Information provided:
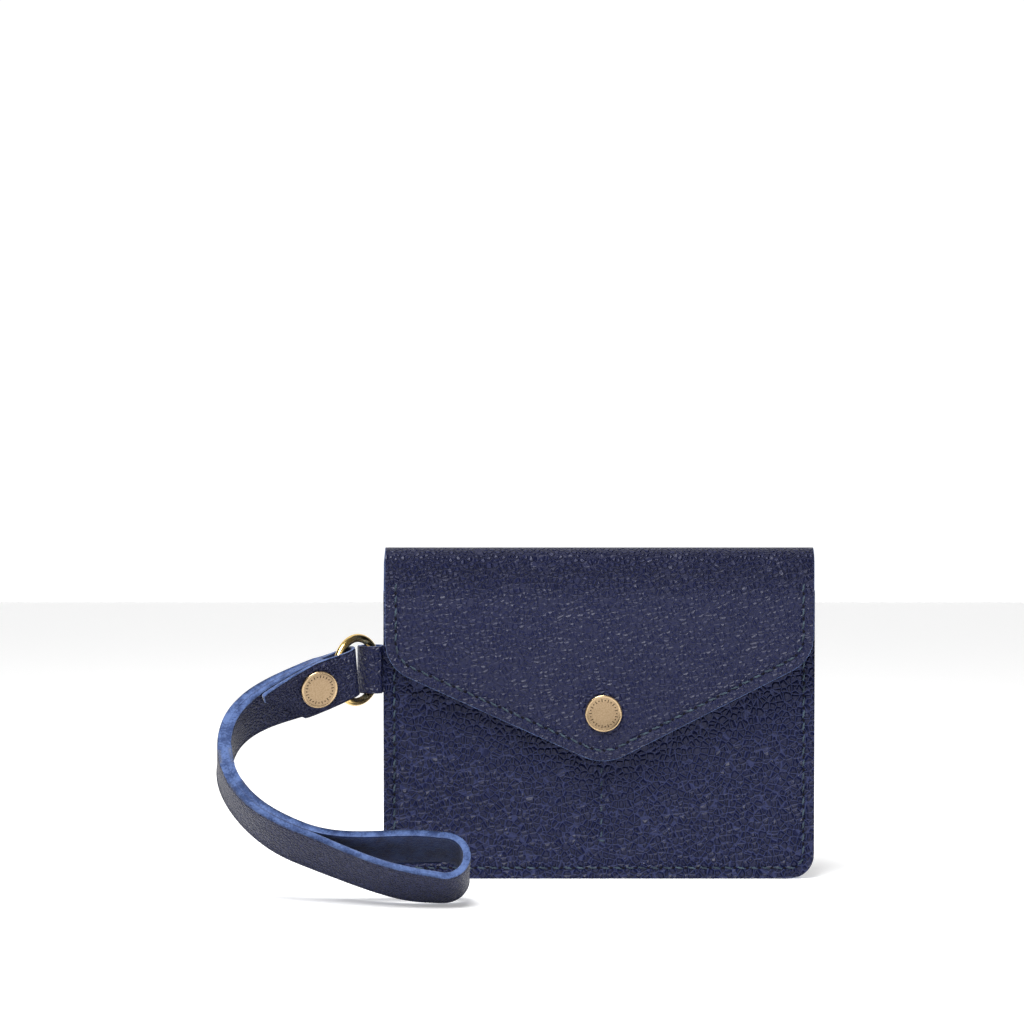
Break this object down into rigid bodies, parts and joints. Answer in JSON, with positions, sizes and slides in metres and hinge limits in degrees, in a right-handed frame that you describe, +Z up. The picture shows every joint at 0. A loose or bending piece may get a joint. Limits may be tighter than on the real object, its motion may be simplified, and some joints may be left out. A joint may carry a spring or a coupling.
{
  "type": "wristlet wallet",
  "caption": "Flat envelope wallet with a pointed snap-closed flap, a side tab holding a round ring, and a doubled leather wrist strap riveted round the ring.",
  "frame": {"origin": "middle of the wallet's bottom edge, on the surface it stands on", "axes": "+X to the wallet's right as seen from its flap side, -Y out of the flap's face, +Z up towards the fold"},
  "size_m": [0.1919, 0.0731, 0.108],
  "materials": {
    "navy_leather": "pebbled grain, slight sheen",
    "strap_leather": "pebbled grain, lighter blue raw edges",
    "pocket_leather": "smooth matt leather",
    "lining_leather": "matt suede",
    "thread": "waxed polyester thread",
    "antique_brass": "antiqued, worn bright at the rim",
    "gold_brass": "polished",
    "spring_wire": "bright wire"
  },
  "bodies": {
    "wallet": {"back_panel": "navy_leather", "front_panel": "navy_leather", "card_pocket": "pocket_leather", "ring_tab": "navy_leather", "snap_stud": "antique_brass", "snap_post": "antique_brass", "body_seam_stitching": "thread", "divider_stitching": "thread"},
    "fold": {"flap_fold": "navy_leather"},
    "flap": {"flap": "navy_leather", "flap_lining": "lining_leather", "flap_stitching": "thread", "snap_cap": "antique_brass", "snap_socket": "antique_brass", "snap_spring": "spring_wire"},
    "ring": {"o_ring": "gold_brass"},
    "strap": {"wrist_strap": "strap_leather", "strap_rivet_cap": "antique_brass", "strap_rivet_post": "antique_brass"}
  },
  "joints": [
    {"name": "fold_hinge", "type": "hinge", "parent": "wallet", "child": "fold", "pos_m": [0, 0.00238, 0.10618], "axis": [-1, 0, 0], "range_deg": [0, 90]},
    {"name": "flap_hinge", "type": "hinge", "parent": "fold", "child": "flap", "pos_m": [0, -0.00638, 0.10618], "axis": [-1, 0, 0], "range_deg": [0, 90]},
    {"name": "ring_swing", "type": "hinge", "parent": "wallet", "child": "ring", "pos_m": [-0.0735, -0.0014, 0.0687], "axis": [0, 0, 1], "range_deg": [-18, 25]},
    {"name": "strap_swing", "type": "hinge", "parent": "ring", "child": "strap", "pos_m": [-0.08324, -0.01433, 0.068], "axis": [0, 0, 1], "range_deg": [-5, 20]}
  ],
  "couplings": [
    {"joint": "flap_hinge", "follows": "fold_hinge", "ratio": 1}
  ]
}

What this task involves: All of the data needs to be printed once more, exactly.

Solved exercise:
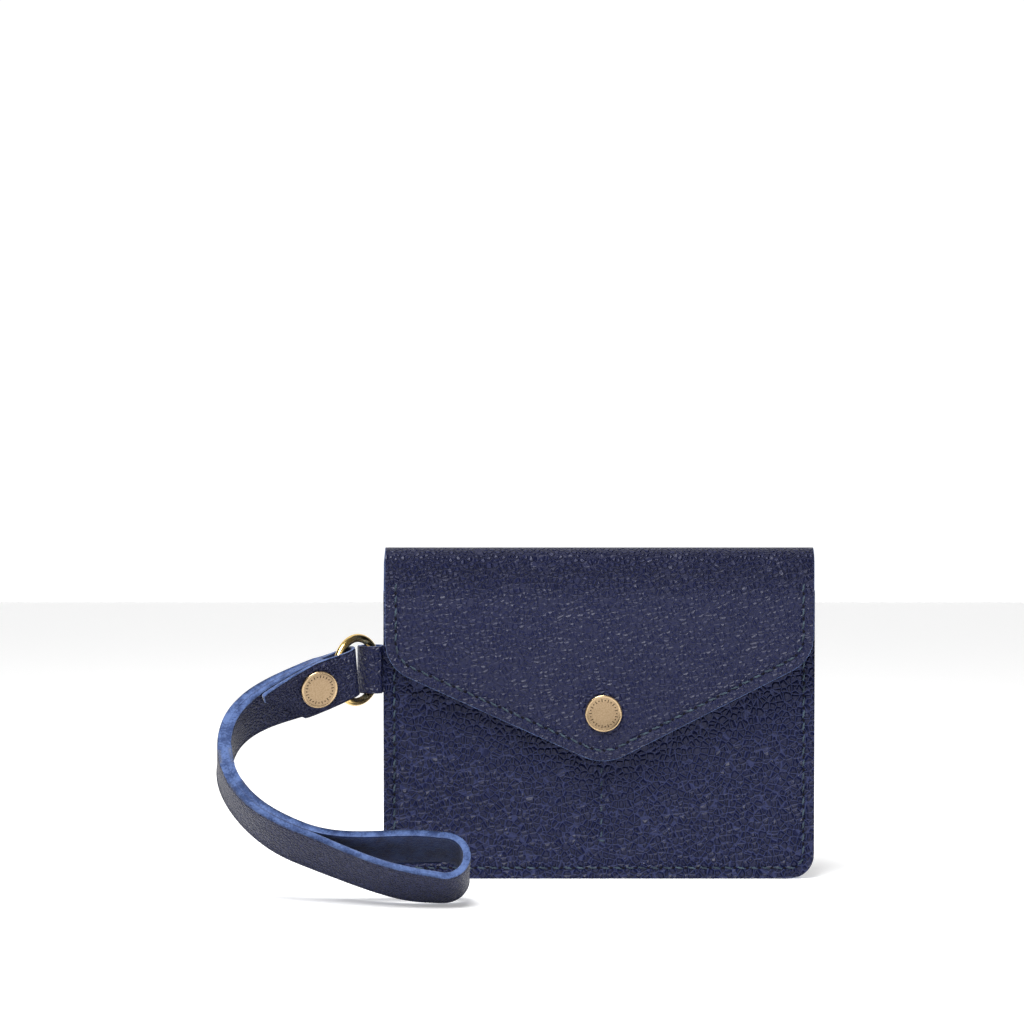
Break this object down into rigid bodies, parts and joints. Answer in JSON, with positions, sizes and slides in metres and hinge limits in degrees, in a right-handed frame that you describe, +Z up. The picture shows every joint at 0. A loose or bending piece may get a joint. Limits may be tighter than on the real object, its motion may be simplified, and some joints may be left out. A joint may carry a spring or a coupling.
{
  "type": "wristlet wallet",
  "caption": "Flat envelope wallet with a pointed snap-closed flap, a side tab holding a round ring, and a doubled leather wrist strap riveted round the ring.",
  "frame": {"origin": "middle of the wallet's bottom edge, on the surface it stands on", "axes": "+X to the wallet's right as seen from its flap side, -Y out of the flap's face, +Z up towards the fold"},
  "size_m": [0.1919, 0.0731, 0.108],
  "materials": {
    "navy_leather": "pebbled grain, slight sheen",
    "strap_leather": "pebbled grain, lighter blue raw edges",
    "pocket_leather": "smooth matt leather",
    "lining_leather": "matt suede",
    "thread": "waxed polyester thread",
    "antique_brass": "antiqued, worn bright at the rim",
    "gold_brass": "polished",
    "spring_wire": "bright wire"
  },
  "bodies": {
    "wallet": {"back_panel": "navy_leather", "front_panel": "navy_leather", "card_pocket": "pocket_leather", "ring_tab": "navy_leather", "snap_stud": "antique_brass", "snap_post": "antique_brass", "body_seam_stitching": "thread", "divider_stitching": "thread"},
    "fold": {"flap_fold": "navy_leather"},
    "flap": {"flap": "navy_leather", "flap_lining": "lining_leather", "flap_stitching": "thread", "snap_cap": "antique_brass", "snap_socket": "antique_brass", "snap_spring": "spring_wire"},
    "ring": {"o_ring": "gold_brass"},
    "strap": {"wrist_strap": "strap_leather", "strap_rivet_cap": "antique_brass", "strap_rivet_post": "antique_brass"}
  },
  "joints": [
    {"name": "fold_hinge", "type": "hinge", "parent": "wallet", "child": "fold", "pos_m": [0, 0.00238, 0.10618], "axis": [-1, 0, 0], "range_deg": [0, 90]},
    {"name": "flap_hinge", "type": "hinge", "parent": "fold", "child": "flap", "pos_m": [0, -0.00638, 0.10618], "axis": [-1, 0, 0], "range_deg": [0, 90]},
    {"name": "ring_swing", "type": "hinge", "parent": "wallet", "child": "ring", "pos_m": [-0.0735, -0.0014, 0.0687], "axis": [0, 0, 1], "range_deg": [-18, 25]},
    {"name": "strap_swing", "type": "hinge", "parent": "ring", "child": "strap", "pos_m": [-0.08324, -0.01433, 0.068], "axis": [0, 0, 1], "range_deg": [-5, 20]}
  ],
  "couplings": [
    {"joint": "flap_hinge", "follows": "fold_hinge", "ratio": 1}
  ]
}